### Goal
Output all lines exactly, with nothing added or dropped.

--- Begin ---

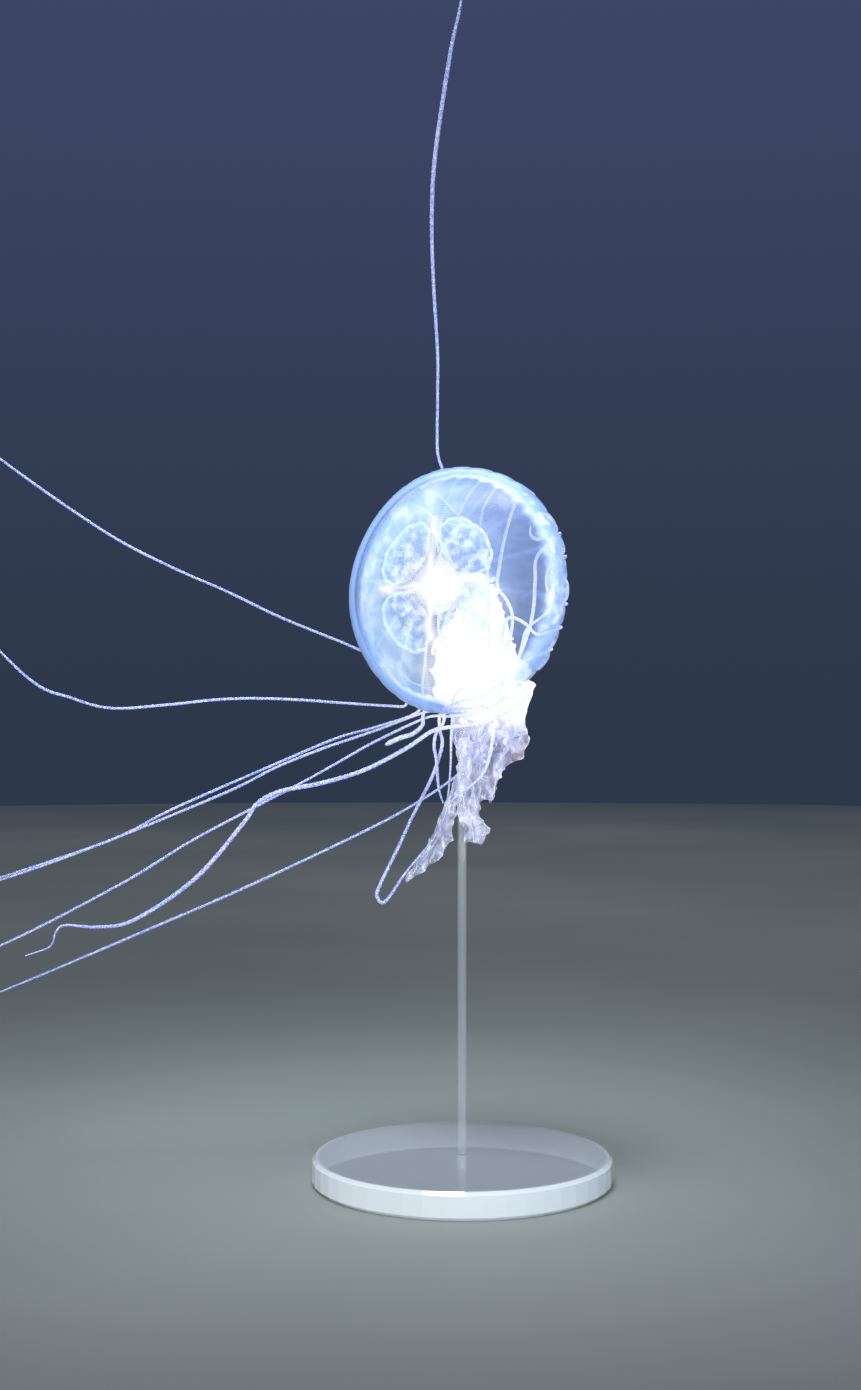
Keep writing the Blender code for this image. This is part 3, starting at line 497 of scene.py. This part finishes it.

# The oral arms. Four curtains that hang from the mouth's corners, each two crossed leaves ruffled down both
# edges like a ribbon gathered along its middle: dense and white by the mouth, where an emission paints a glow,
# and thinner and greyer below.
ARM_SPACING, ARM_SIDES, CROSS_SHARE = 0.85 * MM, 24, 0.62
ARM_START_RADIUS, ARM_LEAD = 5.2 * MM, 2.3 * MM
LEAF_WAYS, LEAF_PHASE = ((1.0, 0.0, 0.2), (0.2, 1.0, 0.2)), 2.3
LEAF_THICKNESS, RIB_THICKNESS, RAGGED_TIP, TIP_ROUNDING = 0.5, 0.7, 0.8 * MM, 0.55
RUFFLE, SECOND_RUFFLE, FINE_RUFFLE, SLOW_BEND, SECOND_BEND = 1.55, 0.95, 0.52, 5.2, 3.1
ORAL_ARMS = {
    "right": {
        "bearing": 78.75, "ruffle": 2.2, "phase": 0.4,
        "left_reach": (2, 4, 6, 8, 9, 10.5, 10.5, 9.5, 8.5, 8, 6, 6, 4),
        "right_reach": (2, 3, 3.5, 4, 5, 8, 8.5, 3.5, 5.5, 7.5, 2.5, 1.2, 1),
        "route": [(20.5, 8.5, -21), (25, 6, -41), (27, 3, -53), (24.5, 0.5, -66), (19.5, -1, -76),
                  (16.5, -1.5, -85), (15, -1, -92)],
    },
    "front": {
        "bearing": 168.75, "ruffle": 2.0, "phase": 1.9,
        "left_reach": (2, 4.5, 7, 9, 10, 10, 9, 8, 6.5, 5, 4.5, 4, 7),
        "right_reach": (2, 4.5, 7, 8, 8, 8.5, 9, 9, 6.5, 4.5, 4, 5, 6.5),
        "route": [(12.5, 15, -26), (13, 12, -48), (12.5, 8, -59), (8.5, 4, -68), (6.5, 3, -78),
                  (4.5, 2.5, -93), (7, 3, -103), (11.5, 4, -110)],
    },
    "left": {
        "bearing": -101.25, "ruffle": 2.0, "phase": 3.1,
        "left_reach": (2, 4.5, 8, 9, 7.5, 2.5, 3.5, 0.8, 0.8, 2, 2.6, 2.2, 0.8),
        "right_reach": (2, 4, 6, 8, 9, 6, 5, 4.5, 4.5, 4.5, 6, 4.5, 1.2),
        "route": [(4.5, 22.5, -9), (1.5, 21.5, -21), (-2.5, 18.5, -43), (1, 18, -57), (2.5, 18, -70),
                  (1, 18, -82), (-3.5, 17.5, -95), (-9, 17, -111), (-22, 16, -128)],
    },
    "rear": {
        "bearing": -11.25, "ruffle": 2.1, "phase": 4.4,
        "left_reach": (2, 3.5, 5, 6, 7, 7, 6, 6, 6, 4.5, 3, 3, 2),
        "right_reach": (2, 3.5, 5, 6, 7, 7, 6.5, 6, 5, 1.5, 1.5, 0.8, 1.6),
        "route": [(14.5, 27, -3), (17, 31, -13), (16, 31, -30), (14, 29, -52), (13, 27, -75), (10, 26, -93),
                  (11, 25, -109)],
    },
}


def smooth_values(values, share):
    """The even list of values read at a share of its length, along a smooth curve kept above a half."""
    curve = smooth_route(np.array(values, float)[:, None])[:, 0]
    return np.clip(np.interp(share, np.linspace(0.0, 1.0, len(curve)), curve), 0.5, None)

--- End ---

### Correct result
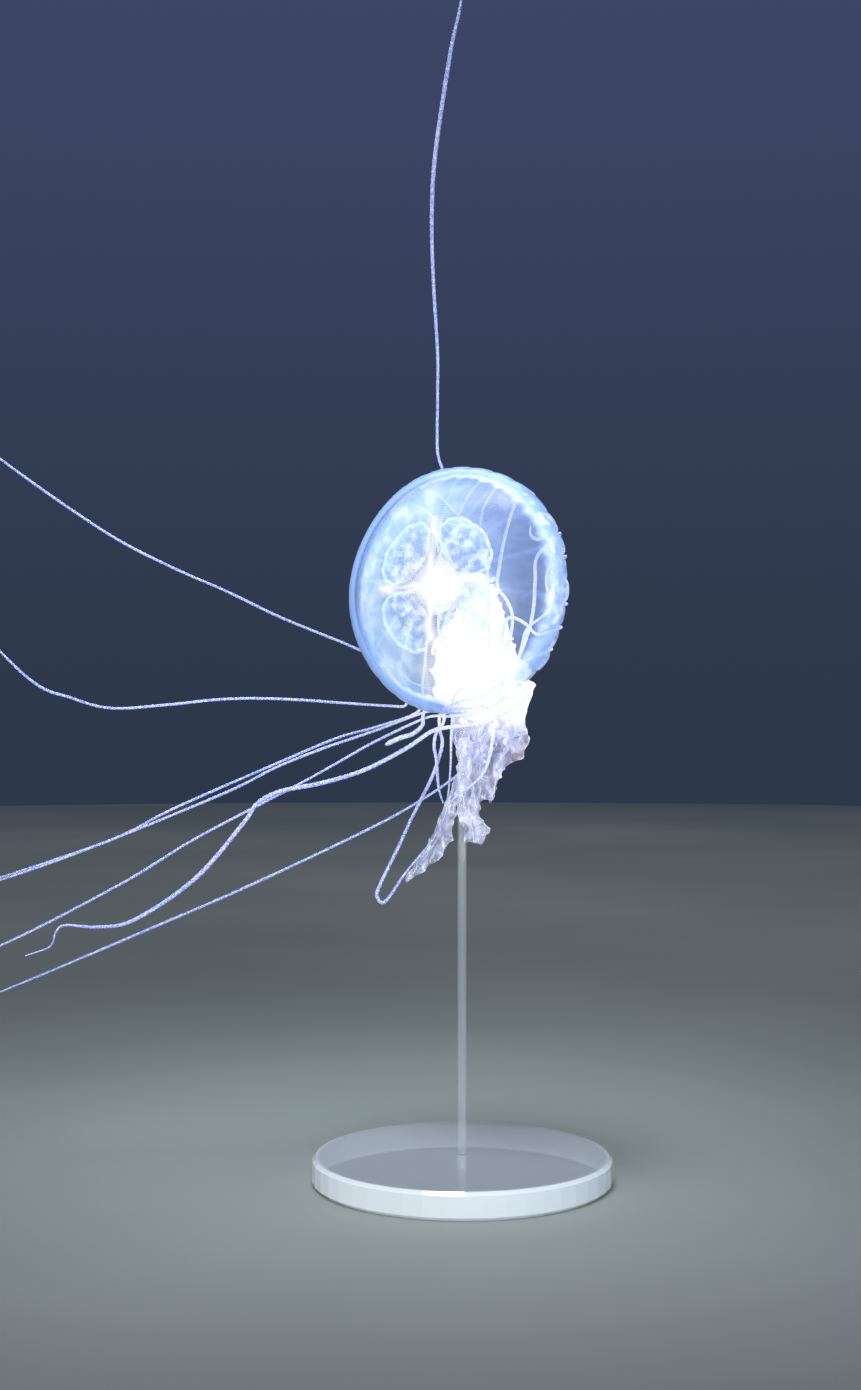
Keep writing the Blender code for this image. This is part 3, starting at line 497 of scene.py. This part finishes it.

# The oral arms. Four curtains that hang from the mouth's corners, each two crossed leaves ruffled down both
# edges like a ribbon gathered along its middle: dense and white by the mouth, where an emission paints a glow,
# and thinner and greyer below.
ARM_SPACING, ARM_SIDES, CROSS_SHARE = 0.85 * MM, 24, 0.62
ARM_START_RADIUS, ARM_LEAD = 5.2 * MM, 2.3 * MM
LEAF_WAYS, LEAF_PHASE = ((1.0, 0.0, 0.2), (0.2, 1.0, 0.2)), 2.3
LEAF_THICKNESS, RIB_THICKNESS, RAGGED_TIP, TIP_ROUNDING = 0.5, 0.7, 0.8 * MM, 0.55
RUFFLE, SECOND_RUFFLE, FINE_RUFFLE, SLOW_BEND, SECOND_BEND = 1.55, 0.95, 0.52, 5.2, 3.1
ORAL_ARMS = {
    "right": {
        "bearing": 78.75, "ruffle": 2.2, "phase": 0.4,
        "left_reach": (2, 4, 6, 8, 9, 10.5, 10.5, 9.5, 8.5, 8, 6, 6, 4),
        "right_reach": (2, 3, 3.5, 4, 5, 8, 8.5, 3.5, 5.5, 7.5, 2.5, 1.2, 1),
        "route": [(20.5, 8.5, -21), (25, 6, -41), (27, 3, -53), (24.5, 0.5, -66), (19.5, -1, -76),
                  (16.5, -1.5, -85), (15, -1, -92)],
    },
    "front": {
        "bearing": 168.75, "ruffle": 2.0, "phase": 1.9,
        "left_reach": (2, 4.5, 7, 9, 10, 10, 9, 8, 6.5, 5, 4.5, 4, 7),
        "right_reach": (2, 4.5, 7, 8, 8, 8.5, 9, 9, 6.5, 4.5, 4, 5, 6.5),
        "route": [(12.5, 15, -26), (13, 12, -48), (12.5, 8, -59), (8.5, 4, -68), (6.5, 3, -78),
                  (4.5, 2.5, -93), (7, 3, -103), (11.5, 4, -110)],
    },
    "left": {
        "bearing": -101.25, "ruffle": 2.0, "phase": 3.1,
        "left_reach": (2, 4.5, 8, 9, 7.5, 2.5, 3.5, 0.8, 0.8, 2, 2.6, 2.2, 0.8),
        "right_reach": (2, 4, 6, 8, 9, 6, 5, 4.5, 4.5, 4.5, 6, 4.5, 1.2),
        "route": [(4.5, 22.5, -9), (1.5, 21.5, -21), (-2.5, 18.5, -43), (1, 18, -57), (2.5, 18, -70),
                  (1, 18, -82), (-3.5, 17.5, -95), (-9, 17, -111), (-22, 16, -128)],
    },
    "rear": {
        "bearing": -11.25, "ruffle": 2.1, "phase": 4.4,
        "left_reach": (2, 3.5, 5, 6, 7, 7, 6, 6, 6, 4.5, 3, 3, 2),
        "right_reach": (2, 3.5, 5, 6, 7, 7, 6.5, 6, 5, 1.5, 1.5, 0.8, 1.6),
        "route": [(14.5, 27, -3), (17, 31, -13), (16, 31, -30), (14, 29, -52), (13, 27, -75), (10, 26, -93),
                  (11, 25, -109)],
    },
}


def smooth_values(values, share):
    """The even list of values read at a share of its length, along a smooth curve kept above a half."""
    curve = smooth_route(np.array(values, float)[:, None])[:, 0]
    return np.clip(np.interp(share, np.linspace(0.0, 1.0, len(curve)), curve), 0.5, None)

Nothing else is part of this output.